**DATA BLOCK:**
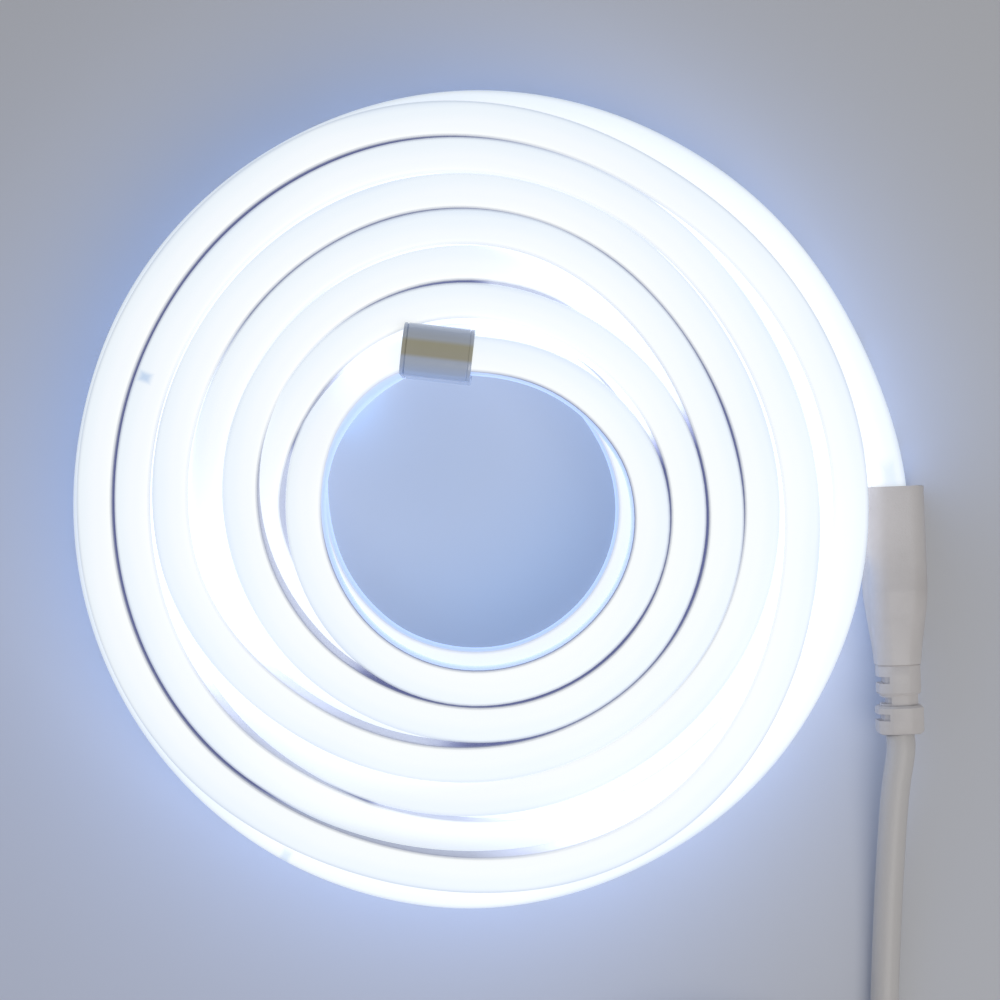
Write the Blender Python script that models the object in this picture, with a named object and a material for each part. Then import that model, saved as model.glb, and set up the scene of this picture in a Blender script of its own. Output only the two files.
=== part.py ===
"""LED neon flex, wound into a flat coil of two layers, with its end cap and its power lead.

Metres, +Z up. The coil lies on the plane z = 0 with its light-giving faces up, and the
origin is the middle of the flex, cap and connector, on that plane.
"""

import math

import bpy
import bmesh
from mathutils import Vector

# The flex: a band that stands on its narrow back, with a rounded light-giving face on top.
FLEX_WIDTH = 0.0080
FLEX_HEIGHT = 0.0160
FLEX_EDGE = 0.0011

# The coil: two layers of turns, the upper ones lying about half a turn further out.
COIL_X = -0.0061
COIL_Y = 0.0
TURNS_PER_LAYER = 6
TURN_GAP = 0.0003
BORE_RADIUS = 0.0330
LAYER_SHIFT = 0.0034
LAYER_SINK = 0.0002
GROOVE_DEPTH = 0.0012
COIL_SEGMENTS = 72

# The fillet under the edge of the upper layer, in which the outermost turn is bedded.
OVERHANG_FILLET = 0.0022

# Where turns of the upper layer part, or one of them dives, and the turns below show. Each
# parting is a list of an angle in degrees, its inner and outer radius, and its depth.
PARTINGS = {
    "outer_dive": (
        (232.5, 0.0700, 0.0784, 0.0008),
        (241.5, 0.0695, 0.0777, 0.0023),
        (256.5, 0.0690, 0.0772, 0.0058),
        (271.5, 0.0687, 0.0776, 0.0103),
        (286.5, 0.0686, 0.0783, 0.0140),
        (301.5, 0.0684, 0.0779, 0.0155),
        (316.5, 0.0684, 0.0754, 0.0155),
        (331.5, 0.0683, 0.0721, 0.0155),
        (346.5, 0.0678, 0.0693, 0.0155),
        (353.5, 0.0675, 0.0681, 0.0155),
    ),
    "outer_climb": (
        (198.5, 0.0692, 0.0700, 0.0150),
        (206.5, 0.0680, 0.0705, 0.0147),
        (216.5, 0.0665, 0.0707, 0.0133),
        (231.5, 0.0643, 0.0707, 0.0100),
        (246.5, 0.0631, 0.0702, 0.0062),
        (261.5, 0.0626, 0.0699, 0.0026),
        (270.5, 0.0621, 0.0694, 0.0008),
    ),
    "middle_dive": (
        (167.5, 0.0545, 0.0620, 0.0008),
        (181.5, 0.0545, 0.0618, 0.0035),
        (196.5, 0.0539, 0.0614, 0.0070),
        (211.5, 0.0533, 0.0593, 0.0105),
        (226.5, 0.0529, 0.0569, 0.0135),
        (241.5, 0.0525, 0.0553, 0.0150),
        (256.5, 0.0526, 0.0543, 0.0155),
        (268.5, 0.0529, 0.0537, 0.0155),
    ),
    "middle_climb": (
        (25.5, 0.0494, 0.0501, 0.0155),
        (46.5, 0.0478, 0.0511, 0.0155),
        (61.5, 0.0471, 0.0528, 0.0145),
        (76.5, 0.0470, 0.0547, 0.0075),
        (89.5, 0.0474, 0.0556, 0.0012),
    ),
    "inner_dive": (
        (165.5, 0.0407, 0.0470, 0.0010),
        (181.5, 0.0406, 0.0465, 0.0070),
        (196.5, 0.0411, 0.0459, 0.0115),
        (211.5, 0.0418, 0.0453, 0.0147),
        (226.5, 0.0428, 0.0449, 0.0155),
        (238.5, 0.0436, 0.0445, 0.0155),
    ),
    "inner_climb": (
        (25.5, 0.0404, 0.0412, 0.0155),
        (37.5, 0.0384, 0.0404, 0.0155),
        (49.5, 0.0354, 0.0396, 0.0155),
        (73.5, 0.0354, 0.0390, 0.0155),
        (97.5, 0.0354, 0.0397, 0.0155),
        (121.5, 0.0354, 0.0400, 0.0150),
        (136.5, 0.0354, 0.0400, 0.0115),
        (151.5, 0.0354, 0.0400, 0.0052),
        (162.5, 0.0354, 0.0400, 0.0012),
    ),
}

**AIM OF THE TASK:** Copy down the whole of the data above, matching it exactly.

**EXERCISE ANSWER:**
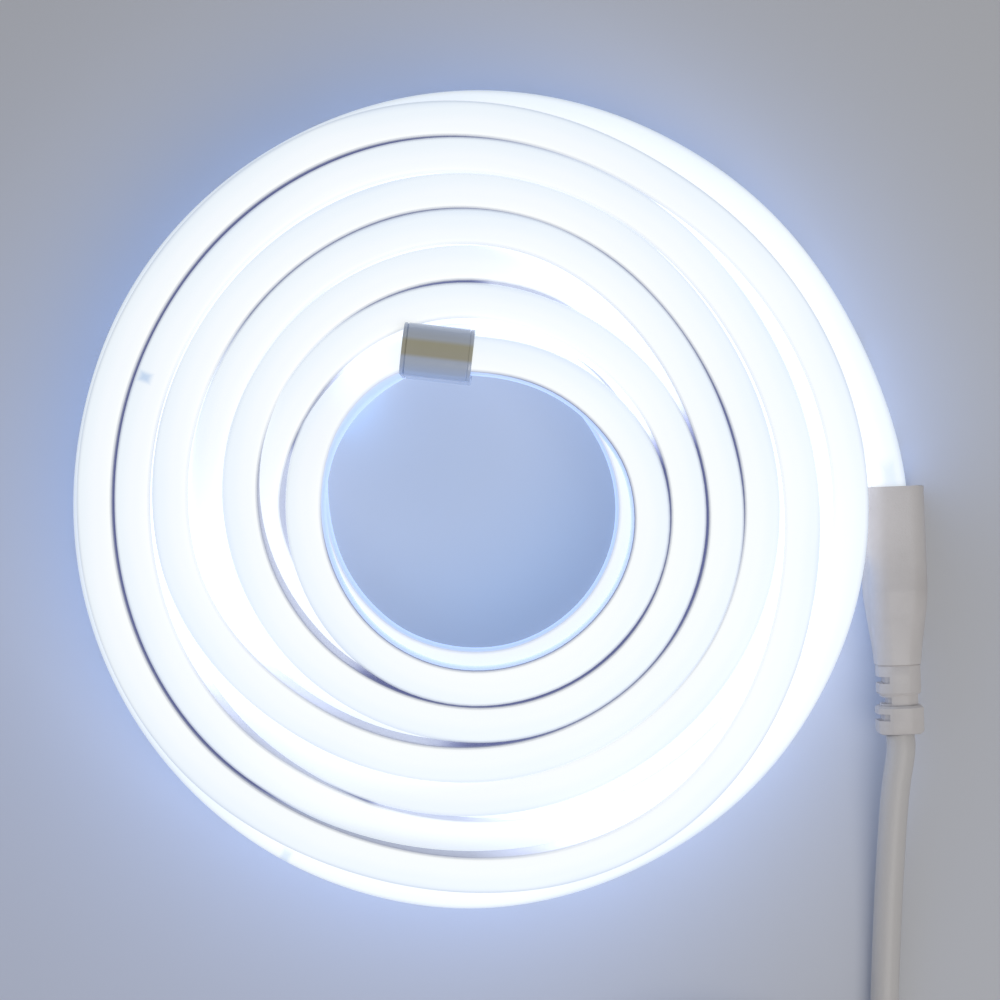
Write the Blender Python script that models the object in this picture, with a named object and a material for each part. Then import that model, saved as model.glb, and set up the scene of this picture in a Blender script of its own. Output only the two files.
=== part.py ===
"""LED neon flex, wound into a flat coil of two layers, with its end cap and its power lead.

Metres, +Z up. The coil lies on the plane z = 0 with its light-giving faces up, and the
origin is the middle of the flex, cap and connector, on that plane.
"""

import math

import bpy
import bmesh
from mathutils import Vector

# The flex: a band that stands on its narrow back, with a rounded light-giving face on top.
FLEX_WIDTH = 0.0080
FLEX_HEIGHT = 0.0160
FLEX_EDGE = 0.0011

# The coil: two layers of turns, the upper ones lying about half a turn further out.
COIL_X = -0.0061
COIL_Y = 0.0
TURNS_PER_LAYER = 6
TURN_GAP = 0.0003
BORE_RADIUS = 0.0330
LAYER_SHIFT = 0.0034
LAYER_SINK = 0.0002
GROOVE_DEPTH = 0.0012
COIL_SEGMENTS = 72

# The fillet under the edge of the upper layer, in which the outermost turn is bedded.
OVERHANG_FILLET = 0.0022

# Where turns of the upper layer part, or one of them dives, and the turns below show. Each
# parting is a list of an angle in degrees, its inner and outer radius, and its depth.
PARTINGS = {
    "outer_dive": (
        (232.5, 0.0700, 0.0784, 0.0008),
        (241.5, 0.0695, 0.0777, 0.0023),
        (256.5, 0.0690, 0.0772, 0.0058),
        (271.5, 0.0687, 0.0776, 0.0103),
        (286.5, 0.0686, 0.0783, 0.0140),
        (301.5, 0.0684, 0.0779, 0.0155),
        (316.5, 0.0684, 0.0754, 0.0155),
        (331.5, 0.0683, 0.0721, 0.0155),
        (346.5, 0.0678, 0.0693, 0.0155),
        (353.5, 0.0675, 0.0681, 0.0155),
    ),
    "outer_climb": (
        (198.5, 0.0692, 0.0700, 0.0150),
        (206.5, 0.0680, 0.0705, 0.0147),
        (216.5, 0.0665, 0.0707, 0.0133),
        (231.5, 0.0643, 0.0707, 0.0100),
        (246.5, 0.0631, 0.0702, 0.0062),
        (261.5, 0.0626, 0.0699, 0.0026),
        (270.5, 0.0621, 0.0694, 0.0008),
    ),
    "middle_dive": (
        (167.5, 0.0545, 0.0620, 0.0008),
        (181.5, 0.0545, 0.0618, 0.0035),
        (196.5, 0.0539, 0.0614, 0.0070),
        (211.5, 0.0533, 0.0593, 0.0105),
        (226.5, 0.0529, 0.0569, 0.0135),
        (241.5, 0.0525, 0.0553, 0.0150),
        (256.5, 0.0526, 0.0543, 0.0155),
        (268.5, 0.0529, 0.0537, 0.0155),
    ),
    "middle_climb": (
        (25.5, 0.0494, 0.0501, 0.0155),
        (46.5, 0.0478, 0.0511, 0.0155),
        (61.5, 0.0471, 0.0528, 0.0145),
        (76.5, 0.0470, 0.0547, 0.0075),
        (89.5, 0.0474, 0.0556, 0.0012),
    ),
    "inner_dive": (
        (165.5, 0.0407, 0.0470, 0.0010),
        (181.5, 0.0406, 0.0465, 0.0070),
        (196.5, 0.0411, 0.0459, 0.0115),
        (211.5, 0.0418, 0.0453, 0.0147),
        (226.5, 0.0428, 0.0449, 0.0155),
        (238.5, 0.0436, 0.0445, 0.0155),
    ),
    "inner_climb": (
        (25.5, 0.0404, 0.0412, 0.0155),
        (37.5, 0.0384, 0.0404, 0.0155),
        (49.5, 0.0354, 0.0396, 0.0155),
        (73.5, 0.0354, 0.0390, 0.0155),
        (97.5, 0.0354, 0.0397, 0.0155),
        (121.5, 0.0354, 0.0400, 0.0150),
        (136.5, 0.0354, 0.0400, 0.0115),
        (151.5, 0.0354, 0.0400, 0.0052),
        (162.5, 0.0354, 0.0400, 0.0012),
    ),
}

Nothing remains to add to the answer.